GIVEN REQUEST
The exercise asks you to copy every line below in which "bodies" appears.

A run of records
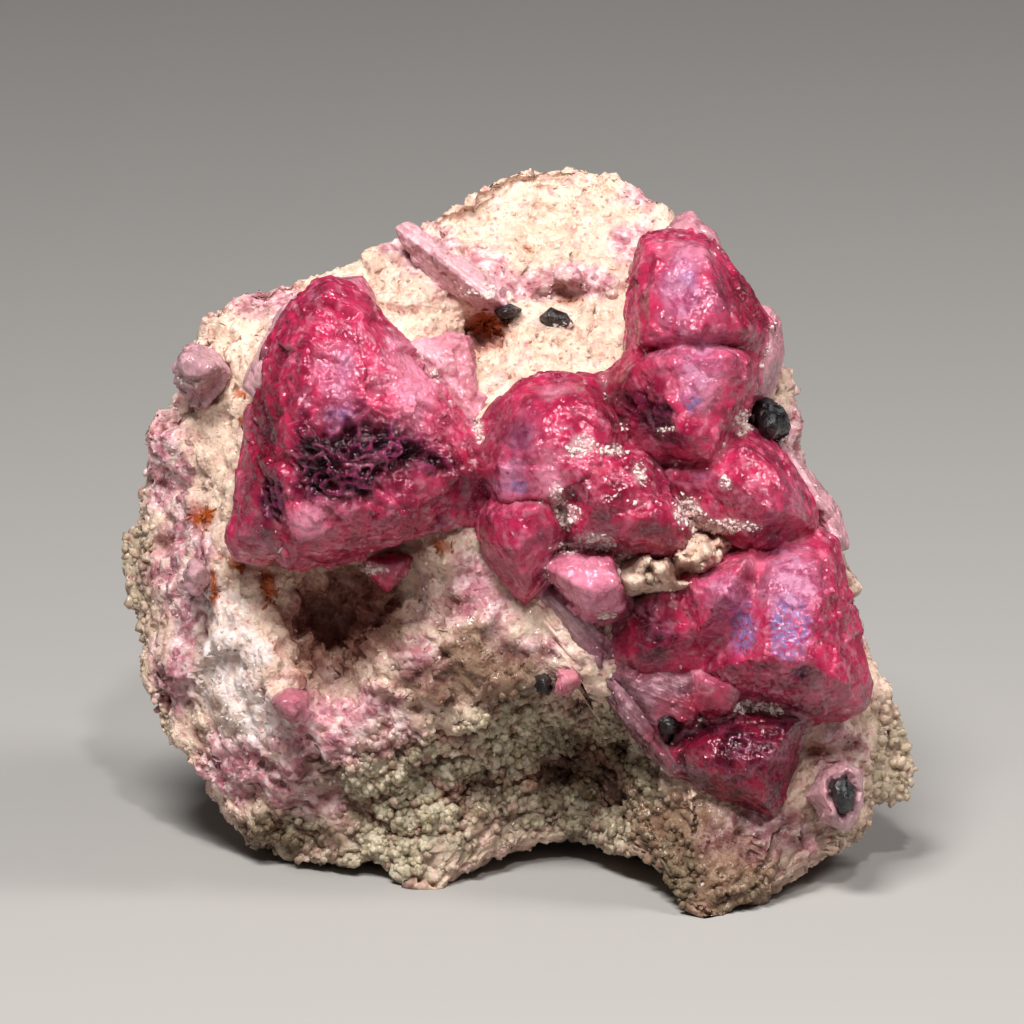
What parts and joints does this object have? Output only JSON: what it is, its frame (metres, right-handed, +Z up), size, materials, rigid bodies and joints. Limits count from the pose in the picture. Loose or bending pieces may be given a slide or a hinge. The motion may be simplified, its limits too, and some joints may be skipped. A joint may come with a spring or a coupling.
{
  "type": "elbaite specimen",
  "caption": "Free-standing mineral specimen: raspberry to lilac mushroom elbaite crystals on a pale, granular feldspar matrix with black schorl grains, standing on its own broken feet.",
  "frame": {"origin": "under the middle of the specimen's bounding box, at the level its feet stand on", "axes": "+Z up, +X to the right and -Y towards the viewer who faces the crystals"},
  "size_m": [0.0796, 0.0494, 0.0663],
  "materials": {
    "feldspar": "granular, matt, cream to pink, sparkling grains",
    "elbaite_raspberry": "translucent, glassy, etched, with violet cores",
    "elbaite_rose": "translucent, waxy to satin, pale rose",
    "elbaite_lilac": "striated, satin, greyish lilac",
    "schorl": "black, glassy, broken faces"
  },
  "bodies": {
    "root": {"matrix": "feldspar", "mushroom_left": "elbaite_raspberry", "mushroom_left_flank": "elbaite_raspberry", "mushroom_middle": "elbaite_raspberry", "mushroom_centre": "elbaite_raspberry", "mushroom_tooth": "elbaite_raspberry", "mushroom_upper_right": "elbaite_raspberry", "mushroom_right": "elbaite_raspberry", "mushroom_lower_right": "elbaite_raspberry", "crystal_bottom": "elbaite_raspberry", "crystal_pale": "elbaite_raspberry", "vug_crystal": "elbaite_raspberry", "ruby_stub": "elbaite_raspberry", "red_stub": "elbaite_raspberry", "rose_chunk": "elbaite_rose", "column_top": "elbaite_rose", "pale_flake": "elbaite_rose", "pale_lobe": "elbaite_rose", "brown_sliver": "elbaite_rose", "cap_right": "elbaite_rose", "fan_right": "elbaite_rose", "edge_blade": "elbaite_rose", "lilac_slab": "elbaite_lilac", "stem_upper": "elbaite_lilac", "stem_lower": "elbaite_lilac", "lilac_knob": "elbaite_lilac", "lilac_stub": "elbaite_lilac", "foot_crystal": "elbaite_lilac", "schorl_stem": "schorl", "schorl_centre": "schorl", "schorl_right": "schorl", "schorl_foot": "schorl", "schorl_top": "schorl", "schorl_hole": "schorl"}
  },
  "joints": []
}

--

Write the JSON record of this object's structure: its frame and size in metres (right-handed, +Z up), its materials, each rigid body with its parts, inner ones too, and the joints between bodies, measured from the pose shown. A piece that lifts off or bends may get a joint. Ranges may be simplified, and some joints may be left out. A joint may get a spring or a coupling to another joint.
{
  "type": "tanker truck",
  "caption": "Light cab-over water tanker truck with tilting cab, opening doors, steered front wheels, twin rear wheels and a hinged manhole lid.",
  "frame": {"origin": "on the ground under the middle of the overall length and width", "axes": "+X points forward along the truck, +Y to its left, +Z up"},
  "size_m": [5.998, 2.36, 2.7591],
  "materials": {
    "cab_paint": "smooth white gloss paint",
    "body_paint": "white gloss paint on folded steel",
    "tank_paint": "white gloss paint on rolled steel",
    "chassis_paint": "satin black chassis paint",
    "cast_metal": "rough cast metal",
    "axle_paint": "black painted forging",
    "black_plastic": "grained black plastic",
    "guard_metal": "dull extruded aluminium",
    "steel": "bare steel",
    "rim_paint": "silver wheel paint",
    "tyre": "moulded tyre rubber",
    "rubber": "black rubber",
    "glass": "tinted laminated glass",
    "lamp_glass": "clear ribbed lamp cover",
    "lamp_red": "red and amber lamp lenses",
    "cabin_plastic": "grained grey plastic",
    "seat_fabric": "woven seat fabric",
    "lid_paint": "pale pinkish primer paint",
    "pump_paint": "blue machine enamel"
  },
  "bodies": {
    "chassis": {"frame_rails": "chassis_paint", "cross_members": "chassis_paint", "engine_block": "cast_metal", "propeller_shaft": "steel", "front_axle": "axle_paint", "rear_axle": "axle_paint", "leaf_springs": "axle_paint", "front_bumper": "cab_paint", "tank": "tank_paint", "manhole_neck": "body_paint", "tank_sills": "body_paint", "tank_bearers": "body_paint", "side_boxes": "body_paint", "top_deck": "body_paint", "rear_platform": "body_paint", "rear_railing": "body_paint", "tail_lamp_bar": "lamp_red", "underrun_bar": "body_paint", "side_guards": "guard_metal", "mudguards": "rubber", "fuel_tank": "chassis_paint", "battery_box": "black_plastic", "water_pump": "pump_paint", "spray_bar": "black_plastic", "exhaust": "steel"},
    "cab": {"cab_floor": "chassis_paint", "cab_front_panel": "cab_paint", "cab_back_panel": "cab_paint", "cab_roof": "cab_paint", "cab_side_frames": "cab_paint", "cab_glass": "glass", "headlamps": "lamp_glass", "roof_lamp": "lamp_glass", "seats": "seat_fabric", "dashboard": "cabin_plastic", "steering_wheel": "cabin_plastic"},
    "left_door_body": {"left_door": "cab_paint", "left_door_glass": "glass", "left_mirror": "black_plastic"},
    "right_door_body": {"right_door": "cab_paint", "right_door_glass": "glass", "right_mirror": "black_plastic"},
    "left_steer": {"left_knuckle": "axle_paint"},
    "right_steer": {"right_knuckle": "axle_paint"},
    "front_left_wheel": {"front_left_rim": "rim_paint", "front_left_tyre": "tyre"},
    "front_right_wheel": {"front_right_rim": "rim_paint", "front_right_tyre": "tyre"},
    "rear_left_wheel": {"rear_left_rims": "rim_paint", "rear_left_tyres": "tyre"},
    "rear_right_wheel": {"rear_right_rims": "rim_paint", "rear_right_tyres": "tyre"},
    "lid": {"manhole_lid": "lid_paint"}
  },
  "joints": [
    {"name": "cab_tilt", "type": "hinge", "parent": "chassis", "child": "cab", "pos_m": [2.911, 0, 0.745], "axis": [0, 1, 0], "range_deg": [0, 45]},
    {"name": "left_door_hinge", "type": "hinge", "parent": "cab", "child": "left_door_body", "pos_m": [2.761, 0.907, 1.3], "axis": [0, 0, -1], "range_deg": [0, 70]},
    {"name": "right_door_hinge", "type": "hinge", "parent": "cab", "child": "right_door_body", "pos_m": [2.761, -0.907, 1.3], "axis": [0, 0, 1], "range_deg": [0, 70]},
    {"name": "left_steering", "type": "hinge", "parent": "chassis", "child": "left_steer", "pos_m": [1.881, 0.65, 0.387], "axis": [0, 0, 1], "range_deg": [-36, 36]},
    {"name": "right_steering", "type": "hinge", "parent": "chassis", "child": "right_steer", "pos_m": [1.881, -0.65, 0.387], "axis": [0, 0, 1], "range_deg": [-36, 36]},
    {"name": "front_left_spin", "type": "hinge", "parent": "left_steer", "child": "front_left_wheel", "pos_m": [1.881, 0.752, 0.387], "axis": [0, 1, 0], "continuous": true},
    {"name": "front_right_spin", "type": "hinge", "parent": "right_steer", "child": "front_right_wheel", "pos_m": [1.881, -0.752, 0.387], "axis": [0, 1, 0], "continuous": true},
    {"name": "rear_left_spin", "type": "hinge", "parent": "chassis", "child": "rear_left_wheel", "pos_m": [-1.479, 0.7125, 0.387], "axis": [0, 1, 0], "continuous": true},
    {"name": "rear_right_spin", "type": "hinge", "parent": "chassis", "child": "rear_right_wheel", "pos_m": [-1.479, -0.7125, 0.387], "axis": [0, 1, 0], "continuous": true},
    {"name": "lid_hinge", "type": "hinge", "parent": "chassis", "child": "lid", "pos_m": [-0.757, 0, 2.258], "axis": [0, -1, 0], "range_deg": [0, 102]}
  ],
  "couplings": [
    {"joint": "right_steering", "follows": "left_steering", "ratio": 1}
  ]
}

TASK OUTPUT
What parts and joints does this object have? Output only JSON: what it is, its frame (metres, right-handed, +Z up), size, materials, rigid bodies and joints. Limits count from the pose in the picture. Loose or bending pieces may be given a slide or a hinge. The motion may be simplified, its limits too, and some joints may be skipped. A joint may come with a spring or a coupling.
  "bodies": {
Write the JSON record of this object's structure: its frame and size in metres (right-handed, +Z up), its materials, each rigid body with its parts, inner ones too, and the joints between bodies, measured from the pose shown. A piece that lifts off or bends may get a joint. Ranges may be simplified, and some joints may be left out. A joint may get a spring or a coupling to another joint.
  "bodies": {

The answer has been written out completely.